▶ **WHAT THE TASK REQUIRES**:
Repeat exactly each line of the data provided below.

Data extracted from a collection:
——————————

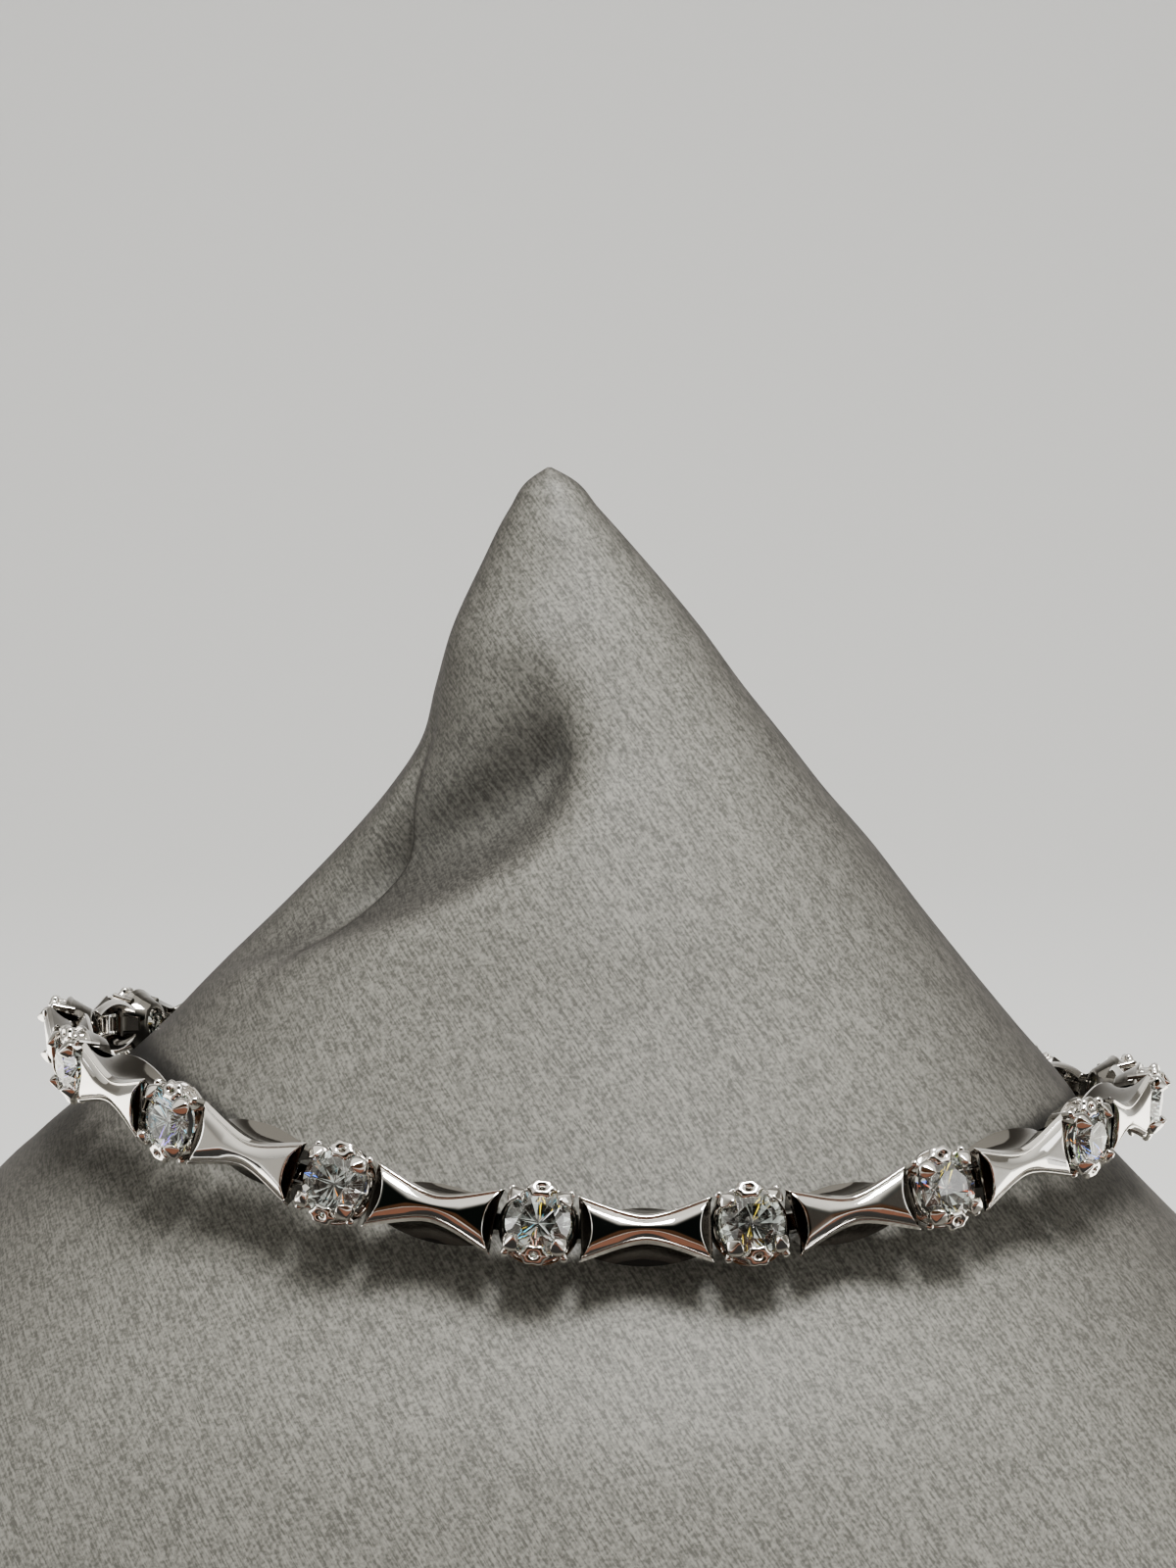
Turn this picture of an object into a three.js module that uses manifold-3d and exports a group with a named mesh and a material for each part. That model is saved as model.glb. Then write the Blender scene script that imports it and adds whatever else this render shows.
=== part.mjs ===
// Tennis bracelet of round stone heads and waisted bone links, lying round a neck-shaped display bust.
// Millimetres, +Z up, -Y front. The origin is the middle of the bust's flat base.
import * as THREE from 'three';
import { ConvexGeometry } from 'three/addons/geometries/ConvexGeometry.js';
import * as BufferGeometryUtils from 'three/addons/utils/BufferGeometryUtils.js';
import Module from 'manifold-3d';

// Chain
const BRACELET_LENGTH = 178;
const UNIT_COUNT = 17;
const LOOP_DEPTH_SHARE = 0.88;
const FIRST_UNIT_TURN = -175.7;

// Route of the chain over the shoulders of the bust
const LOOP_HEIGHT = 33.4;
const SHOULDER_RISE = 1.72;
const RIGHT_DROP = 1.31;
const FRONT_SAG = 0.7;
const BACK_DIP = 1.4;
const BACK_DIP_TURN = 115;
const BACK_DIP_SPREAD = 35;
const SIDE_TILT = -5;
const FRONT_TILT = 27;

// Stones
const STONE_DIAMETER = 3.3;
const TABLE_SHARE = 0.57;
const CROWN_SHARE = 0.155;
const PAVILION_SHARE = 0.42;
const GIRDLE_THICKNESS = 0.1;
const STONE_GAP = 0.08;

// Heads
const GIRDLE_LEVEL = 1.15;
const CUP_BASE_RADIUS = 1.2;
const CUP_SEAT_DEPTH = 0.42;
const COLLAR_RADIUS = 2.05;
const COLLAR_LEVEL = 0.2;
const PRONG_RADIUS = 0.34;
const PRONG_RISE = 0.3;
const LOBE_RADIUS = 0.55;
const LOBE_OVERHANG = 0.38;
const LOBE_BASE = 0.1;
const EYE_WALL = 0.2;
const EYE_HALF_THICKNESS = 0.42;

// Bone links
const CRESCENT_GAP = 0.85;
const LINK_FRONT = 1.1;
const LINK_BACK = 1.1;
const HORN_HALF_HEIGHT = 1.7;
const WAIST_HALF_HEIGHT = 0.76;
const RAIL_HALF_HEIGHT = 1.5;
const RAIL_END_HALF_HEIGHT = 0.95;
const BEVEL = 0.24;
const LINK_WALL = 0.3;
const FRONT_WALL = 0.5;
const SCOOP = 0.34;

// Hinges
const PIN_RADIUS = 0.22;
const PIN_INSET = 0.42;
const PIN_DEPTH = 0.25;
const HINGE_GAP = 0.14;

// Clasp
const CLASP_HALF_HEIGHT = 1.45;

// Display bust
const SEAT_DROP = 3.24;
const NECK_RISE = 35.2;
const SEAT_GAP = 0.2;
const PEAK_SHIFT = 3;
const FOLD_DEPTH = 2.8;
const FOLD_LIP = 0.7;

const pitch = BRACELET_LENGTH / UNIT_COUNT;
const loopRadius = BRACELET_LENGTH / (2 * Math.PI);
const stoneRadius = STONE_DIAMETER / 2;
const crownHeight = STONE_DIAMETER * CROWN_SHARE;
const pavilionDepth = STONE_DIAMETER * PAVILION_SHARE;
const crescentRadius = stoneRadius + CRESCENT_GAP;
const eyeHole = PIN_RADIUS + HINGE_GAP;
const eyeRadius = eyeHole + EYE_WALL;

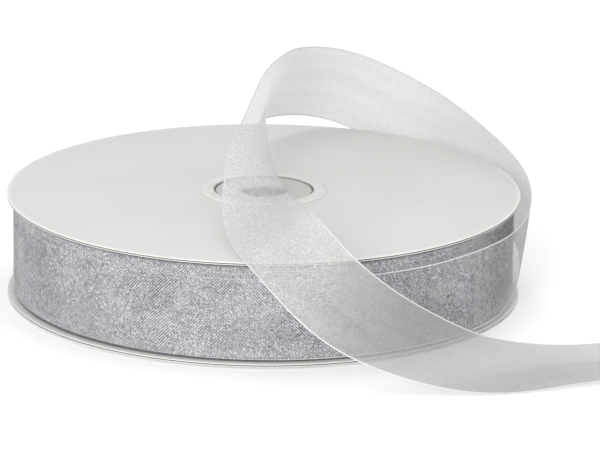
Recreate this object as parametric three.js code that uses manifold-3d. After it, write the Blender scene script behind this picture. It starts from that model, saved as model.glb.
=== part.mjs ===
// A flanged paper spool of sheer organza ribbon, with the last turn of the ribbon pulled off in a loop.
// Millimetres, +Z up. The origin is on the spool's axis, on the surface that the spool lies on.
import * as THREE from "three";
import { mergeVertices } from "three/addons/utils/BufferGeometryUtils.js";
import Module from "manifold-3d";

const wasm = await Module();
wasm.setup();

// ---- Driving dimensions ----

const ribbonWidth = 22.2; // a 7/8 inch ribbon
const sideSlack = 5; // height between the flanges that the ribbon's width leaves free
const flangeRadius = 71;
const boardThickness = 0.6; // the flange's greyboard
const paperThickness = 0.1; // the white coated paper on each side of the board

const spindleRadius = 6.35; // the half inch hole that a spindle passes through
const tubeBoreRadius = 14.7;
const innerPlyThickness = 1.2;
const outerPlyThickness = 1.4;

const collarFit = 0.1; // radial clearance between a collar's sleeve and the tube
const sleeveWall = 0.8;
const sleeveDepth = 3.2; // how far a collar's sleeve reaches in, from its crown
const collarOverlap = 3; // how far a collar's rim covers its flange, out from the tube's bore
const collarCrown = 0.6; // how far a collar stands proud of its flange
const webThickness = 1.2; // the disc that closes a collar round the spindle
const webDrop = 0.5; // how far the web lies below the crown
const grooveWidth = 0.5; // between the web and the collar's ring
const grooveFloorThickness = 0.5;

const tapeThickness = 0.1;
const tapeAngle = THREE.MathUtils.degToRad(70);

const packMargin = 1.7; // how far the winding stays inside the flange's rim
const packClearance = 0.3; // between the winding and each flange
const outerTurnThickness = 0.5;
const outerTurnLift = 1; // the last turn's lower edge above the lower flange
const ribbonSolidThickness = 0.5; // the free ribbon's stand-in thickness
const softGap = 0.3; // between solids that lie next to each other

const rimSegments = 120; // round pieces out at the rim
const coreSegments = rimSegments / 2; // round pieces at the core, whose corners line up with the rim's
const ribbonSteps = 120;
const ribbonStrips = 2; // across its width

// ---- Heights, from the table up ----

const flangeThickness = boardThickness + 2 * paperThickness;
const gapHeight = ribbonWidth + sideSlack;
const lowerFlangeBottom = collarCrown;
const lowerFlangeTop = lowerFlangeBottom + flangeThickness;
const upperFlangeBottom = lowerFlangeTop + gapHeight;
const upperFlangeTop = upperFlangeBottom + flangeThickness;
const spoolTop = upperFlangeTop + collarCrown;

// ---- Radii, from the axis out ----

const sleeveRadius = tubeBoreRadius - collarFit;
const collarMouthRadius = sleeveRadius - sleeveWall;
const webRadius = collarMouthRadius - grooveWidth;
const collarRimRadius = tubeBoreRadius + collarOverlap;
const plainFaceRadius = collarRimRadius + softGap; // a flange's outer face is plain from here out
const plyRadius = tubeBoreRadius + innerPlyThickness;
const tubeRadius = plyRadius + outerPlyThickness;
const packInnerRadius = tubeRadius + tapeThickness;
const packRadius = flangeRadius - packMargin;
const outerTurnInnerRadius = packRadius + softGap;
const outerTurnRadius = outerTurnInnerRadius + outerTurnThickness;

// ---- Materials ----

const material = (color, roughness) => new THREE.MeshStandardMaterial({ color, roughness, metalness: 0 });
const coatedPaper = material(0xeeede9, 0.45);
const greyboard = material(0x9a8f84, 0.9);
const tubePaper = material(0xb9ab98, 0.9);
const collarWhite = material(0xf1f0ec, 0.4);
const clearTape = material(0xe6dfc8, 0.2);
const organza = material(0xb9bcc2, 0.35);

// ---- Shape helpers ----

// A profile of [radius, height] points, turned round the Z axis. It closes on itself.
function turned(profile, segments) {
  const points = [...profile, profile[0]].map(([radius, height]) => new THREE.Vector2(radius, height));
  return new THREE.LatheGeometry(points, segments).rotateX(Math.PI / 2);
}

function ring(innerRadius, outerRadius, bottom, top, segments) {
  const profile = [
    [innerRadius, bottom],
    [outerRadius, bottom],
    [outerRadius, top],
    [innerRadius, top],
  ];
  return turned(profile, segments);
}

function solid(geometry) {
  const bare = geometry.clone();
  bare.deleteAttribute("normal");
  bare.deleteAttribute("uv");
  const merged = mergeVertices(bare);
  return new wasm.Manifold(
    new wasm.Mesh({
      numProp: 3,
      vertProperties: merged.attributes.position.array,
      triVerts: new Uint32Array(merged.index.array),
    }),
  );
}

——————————

▶ **EXPECTED ANSWER**:
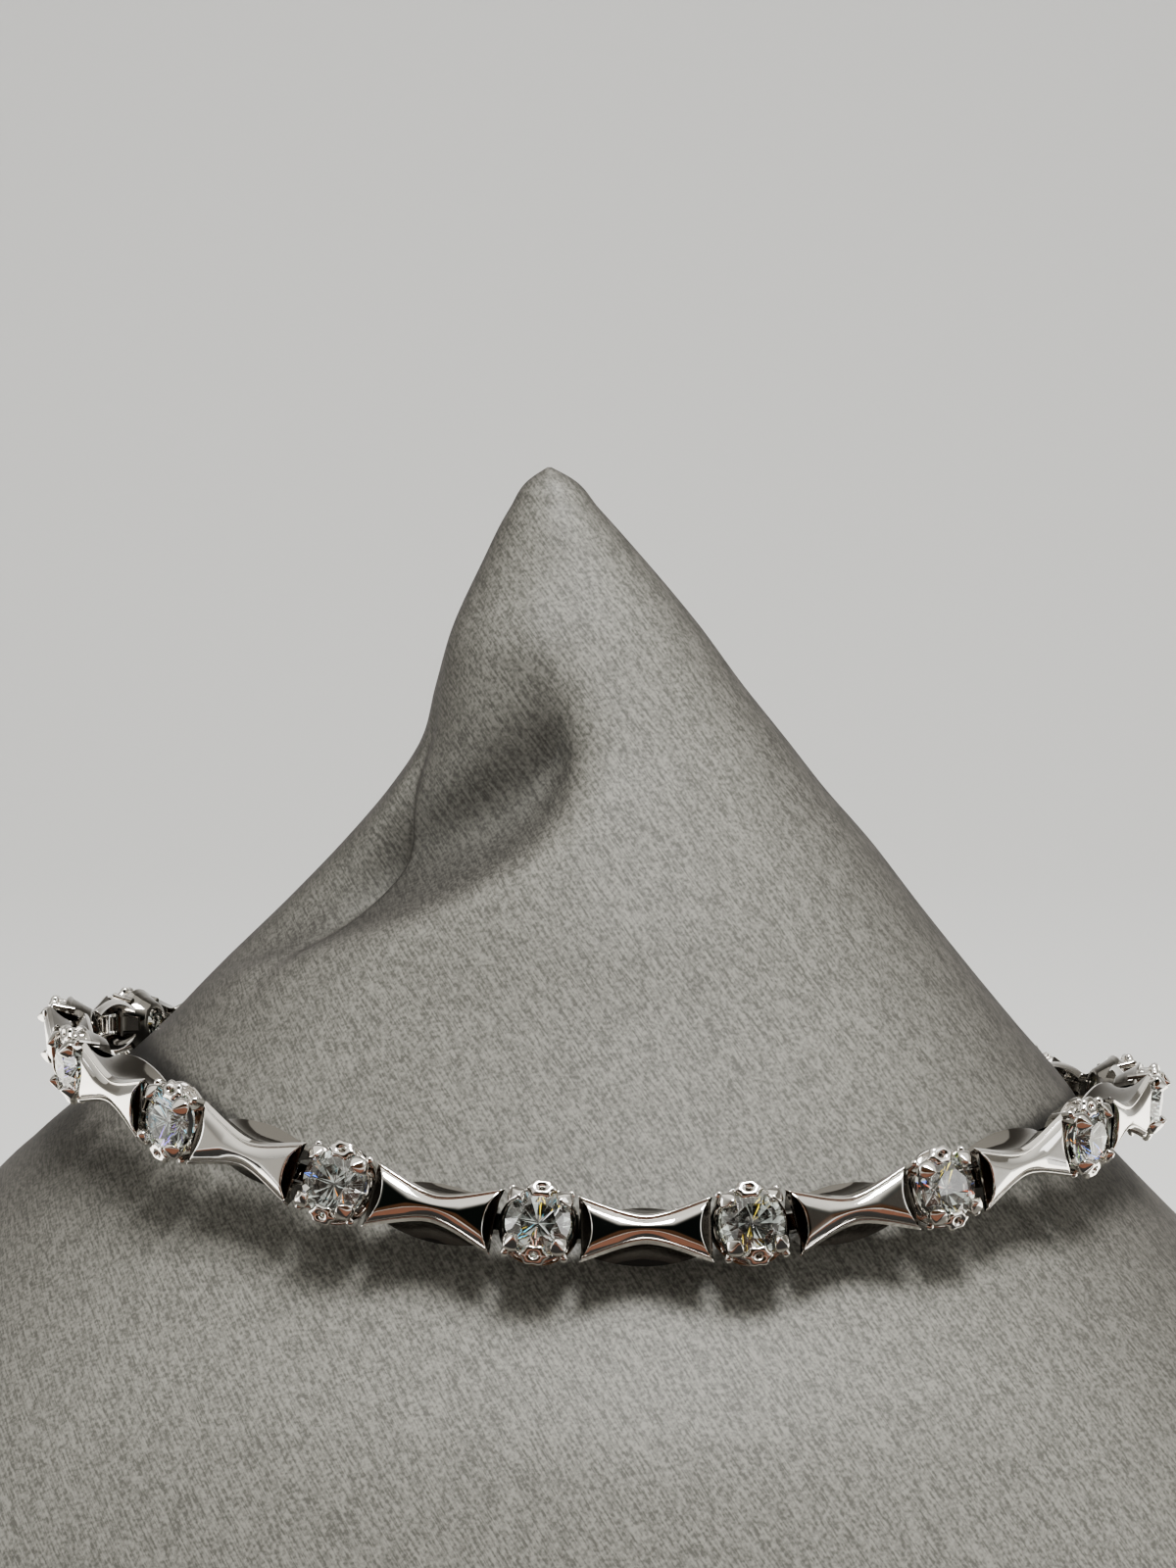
Turn this picture of an object into a three.js module that uses manifold-3d and exports a group with a named mesh and a material for each part. That model is saved as model.glb. Then write the Blender scene script that imports it and adds whatever else this render shows.
=== part.mjs ===
// Tennis bracelet of round stone heads and waisted bone links, lying round a neck-shaped display bust.
// Millimetres, +Z up, -Y front. The origin is the middle of the bust's flat base.
import * as THREE from 'three';
import { ConvexGeometry } from 'three/addons/geometries/ConvexGeometry.js';
import * as BufferGeometryUtils from 'three/addons/utils/BufferGeometryUtils.js';
import Module from 'manifold-3d';

// Chain
const BRACELET_LENGTH = 178;
const UNIT_COUNT = 17;
const LOOP_DEPTH_SHARE = 0.88;
const FIRST_UNIT_TURN = -175.7;

// Route of the chain over the shoulders of the bust
const LOOP_HEIGHT = 33.4;
const SHOULDER_RISE = 1.72;
const RIGHT_DROP = 1.31;
const FRONT_SAG = 0.7;
const BACK_DIP = 1.4;
const BACK_DIP_TURN = 115;
const BACK_DIP_SPREAD = 35;
const SIDE_TILT = -5;
const FRONT_TILT = 27;

// Stones
const STONE_DIAMETER = 3.3;
const TABLE_SHARE = 0.57;
const CROWN_SHARE = 0.155;
const PAVILION_SHARE = 0.42;
const GIRDLE_THICKNESS = 0.1;
const STONE_GAP = 0.08;

// Heads
const GIRDLE_LEVEL = 1.15;
const CUP_BASE_RADIUS = 1.2;
const CUP_SEAT_DEPTH = 0.42;
const COLLAR_RADIUS = 2.05;
const COLLAR_LEVEL = 0.2;
const PRONG_RADIUS = 0.34;
const PRONG_RISE = 0.3;
const LOBE_RADIUS = 0.55;
const LOBE_OVERHANG = 0.38;
const LOBE_BASE = 0.1;
const EYE_WALL = 0.2;
const EYE_HALF_THICKNESS = 0.42;

// Bone links
const CRESCENT_GAP = 0.85;
const LINK_FRONT = 1.1;
const LINK_BACK = 1.1;
const HORN_HALF_HEIGHT = 1.7;
const WAIST_HALF_HEIGHT = 0.76;
const RAIL_HALF_HEIGHT = 1.5;
const RAIL_END_HALF_HEIGHT = 0.95;
const BEVEL = 0.24;
const LINK_WALL = 0.3;
const FRONT_WALL = 0.5;
const SCOOP = 0.34;

// Hinges
const PIN_RADIUS = 0.22;
const PIN_INSET = 0.42;
const PIN_DEPTH = 0.25;
const HINGE_GAP = 0.14;

// Clasp
const CLASP_HALF_HEIGHT = 1.45;

// Display bust
const SEAT_DROP = 3.24;
const NECK_RISE = 35.2;
const SEAT_GAP = 0.2;
const PEAK_SHIFT = 3;
const FOLD_DEPTH = 2.8;
const FOLD_LIP = 0.7;

const pitch = BRACELET_LENGTH / UNIT_COUNT;
const loopRadius = BRACELET_LENGTH / (2 * Math.PI);
const stoneRadius = STONE_DIAMETER / 2;
const crownHeight = STONE_DIAMETER * CROWN_SHARE;
const pavilionDepth = STONE_DIAMETER * PAVILION_SHARE;
const crescentRadius = stoneRadius + CRESCENT_GAP;
const eyeHole = PIN_RADIUS + HINGE_GAP;
const eyeRadius = eyeHole + EYE_WALL;

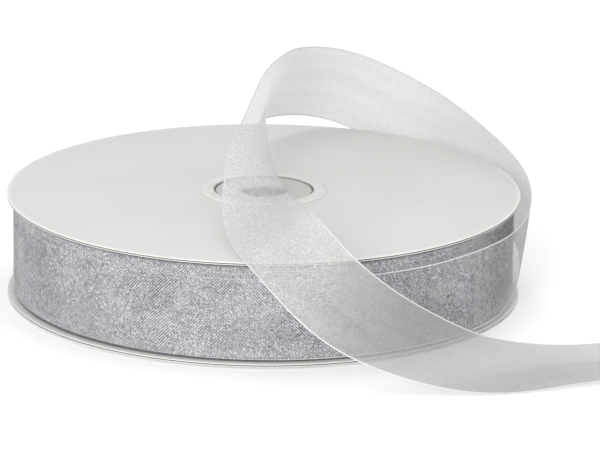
Recreate this object as parametric three.js code that uses manifold-3d. After it, write the Blender scene script behind this picture. It starts from that model, saved as model.glb.
=== part.mjs ===
// A flanged paper spool of sheer organza ribbon, with the last turn of the ribbon pulled off in a loop.
// Millimetres, +Z up. The origin is on the spool's axis, on the surface that the spool lies on.
import * as THREE from "three";
import { mergeVertices } from "three/addons/utils/BufferGeometryUtils.js";
import Module from "manifold-3d";

const wasm = await Module();
wasm.setup();

// ---- Driving dimensions ----

const ribbonWidth = 22.2; // a 7/8 inch ribbon
const sideSlack = 5; // height between the flanges that the ribbon's width leaves free
const flangeRadius = 71;
const boardThickness = 0.6; // the flange's greyboard
const paperThickness = 0.1; // the white coated paper on each side of the board

const spindleRadius = 6.35; // the half inch hole that a spindle passes through
const tubeBoreRadius = 14.7;
const innerPlyThickness = 1.2;
const outerPlyThickness = 1.4;

const collarFit = 0.1; // radial clearance between a collar's sleeve and the tube
const sleeveWall = 0.8;
const sleeveDepth = 3.2; // how far a collar's sleeve reaches in, from its crown
const collarOverlap = 3; // how far a collar's rim covers its flange, out from the tube's bore
const collarCrown = 0.6; // how far a collar stands proud of its flange
const webThickness = 1.2; // the disc that closes a collar round the spindle
const webDrop = 0.5; // how far the web lies below the crown
const grooveWidth = 0.5; // between the web and the collar's ring
const grooveFloorThickness = 0.5;

const tapeThickness = 0.1;
const tapeAngle = THREE.MathUtils.degToRad(70);

const packMargin = 1.7; // how far the winding stays inside the flange's rim
const packClearance = 0.3; // between the winding and each flange
const outerTurnThickness = 0.5;
const outerTurnLift = 1; // the last turn's lower edge above the lower flange
const ribbonSolidThickness = 0.5; // the free ribbon's stand-in thickness
const softGap = 0.3; // between solids that lie next to each other

const rimSegments = 120; // round pieces out at the rim
const coreSegments = rimSegments / 2; // round pieces at the core, whose corners line up with the rim's
const ribbonSteps = 120;
const ribbonStrips = 2; // across its width

// ---- Heights, from the table up ----

const flangeThickness = boardThickness + 2 * paperThickness;
const gapHeight = ribbonWidth + sideSlack;
const lowerFlangeBottom = collarCrown;
const lowerFlangeTop = lowerFlangeBottom + flangeThickness;
const upperFlangeBottom = lowerFlangeTop + gapHeight;
const upperFlangeTop = upperFlangeBottom + flangeThickness;
const spoolTop = upperFlangeTop + collarCrown;

// ---- Radii, from the axis out ----

const sleeveRadius = tubeBoreRadius - collarFit;
const collarMouthRadius = sleeveRadius - sleeveWall;
const webRadius = collarMouthRadius - grooveWidth;
const collarRimRadius = tubeBoreRadius + collarOverlap;
const plainFaceRadius = collarRimRadius + softGap; // a flange's outer face is plain from here out
const plyRadius = tubeBoreRadius + innerPlyThickness;
const tubeRadius = plyRadius + outerPlyThickness;
const packInnerRadius = tubeRadius + tapeThickness;
const packRadius = flangeRadius - packMargin;
const outerTurnInnerRadius = packRadius + softGap;
const outerTurnRadius = outerTurnInnerRadius + outerTurnThickness;

// ---- Materials ----

const material = (color, roughness) => new THREE.MeshStandardMaterial({ color, roughness, metalness: 0 });
const coatedPaper = material(0xeeede9, 0.45);
const greyboard = material(0x9a8f84, 0.9);
const tubePaper = material(0xb9ab98, 0.9);
const collarWhite = material(0xf1f0ec, 0.4);
const clearTape = material(0xe6dfc8, 0.2);
const organza = material(0xb9bcc2, 0.35);

// ---- Shape helpers ----

// A profile of [radius, height] points, turned round the Z axis. It closes on itself.
function turned(profile, segments) {
  const points = [...profile, profile[0]].map(([radius, height]) => new THREE.Vector2(radius, height));
  return new THREE.LatheGeometry(points, segments).rotateX(Math.PI / 2);
}

function ring(innerRadius, outerRadius, bottom, top, segments) {
  const profile = [
    [innerRadius, bottom],
    [outerRadius, bottom],
    [outerRadius, top],
    [innerRadius, top],
  ];
  return turned(profile, segments);
}

function solid(geometry) {
  const bare = geometry.clone();
  bare.deleteAttribute("normal");
  bare.deleteAttribute("uv");
  const merged = mergeVertices(bare);
  return new wasm.Manifold(
    new wasm.Mesh({
      numProp: 3,
      vertProperties: merged.attributes.position.array,
      triVerts: new Uint32Array(merged.index.array),
    }),
  );
}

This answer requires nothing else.